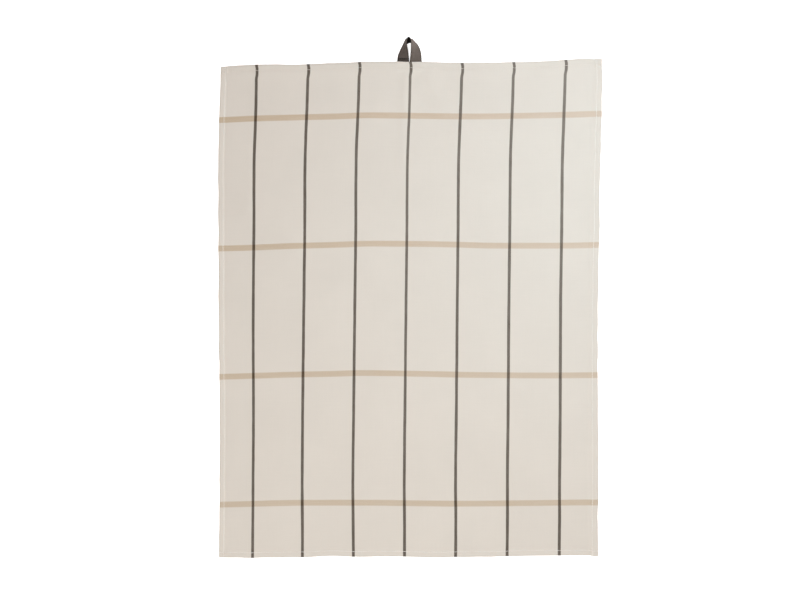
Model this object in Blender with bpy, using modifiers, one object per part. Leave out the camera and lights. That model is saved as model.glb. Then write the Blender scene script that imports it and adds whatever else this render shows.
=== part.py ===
"""A woven cotton tea towel, laid out flat, with a short tape loop sewn into its top hem.

Lengths below are in millimetres and are turned into metres when the vertices are placed.
The towel lies in the XY plane with its back on z = 0: +Y points to the edge with the loop,
+X to the right, and +Z up from the face of the cloth.  The origin is the middle of the back.
"""
import math

import bmesh
import bpy

MM = 0.001

# ---------------------------------------------------------------- driving sizes
WIDTH = 500.0            # across, along the weft
LENGTH = 650.0           # along the warp
CLOTH = 1.0              # thickness of the single layer
SIDE_HEM = 9.0           # width of the two side hems
END_HEM = 10.0           # width of the hems at the top and the bottom
HEM_RISE = 1.2           # how much the turned layers add to the single one
CORNER_RISE = 0.8        # how much more is added where two hems cross
EDGE_ROUND = 0.8         # reach of the rounded edge of a hem
EDGE_DROP = 0.5          # how far the face drops at that edge
EDGE_LIFT = 0.4          # how far the back rises at that edge
HEM_STEP = 1.5           # width of the slope from the hem down to the single layer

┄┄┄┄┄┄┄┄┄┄

Exercise instructions:
Copy out the whole listing exactly as written.

Response below:
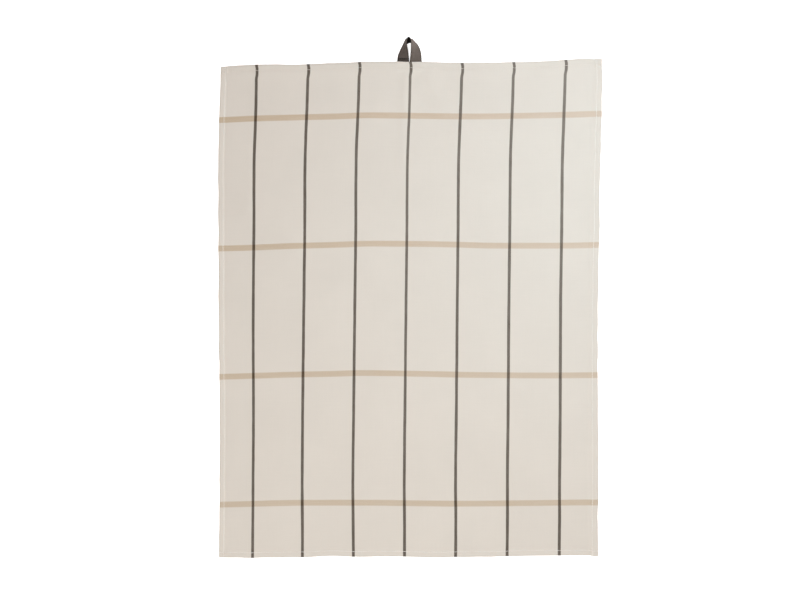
Model this object in Blender with bpy, using modifiers, one object per part. Leave out the camera and lights. That model is saved as model.glb. Then write the Blender scene script that imports it and adds whatever else this render shows.
=== part.py ===
"""A woven cotton tea towel, laid out flat, with a short tape loop sewn into its top hem.

Lengths below are in millimetres and are turned into metres when the vertices are placed.
The towel lies in the XY plane with its back on z = 0: +Y points to the edge with the loop,
+X to the right, and +Z up from the face of the cloth.  The origin is the middle of the back.
"""
import math

import bmesh
import bpy

MM = 0.001

# ---------------------------------------------------------------- driving sizes
WIDTH = 500.0            # across, along the weft
LENGTH = 650.0           # along the warp
CLOTH = 1.0              # thickness of the single layer
SIDE_HEM = 9.0           # width of the two side hems
END_HEM = 10.0           # width of the hems at the top and the bottom
HEM_RISE = 1.2           # how much the turned layers add to the single one
CORNER_RISE = 0.8        # how much more is added where two hems cross
EDGE_ROUND = 0.8         # reach of the rounded edge of a hem
EDGE_DROP = 0.5          # how far the face drops at that edge
EDGE_LIFT = 0.4          # how far the back rises at that edge
HEM_STEP = 1.5           # width of the slope from the hem down to the single layer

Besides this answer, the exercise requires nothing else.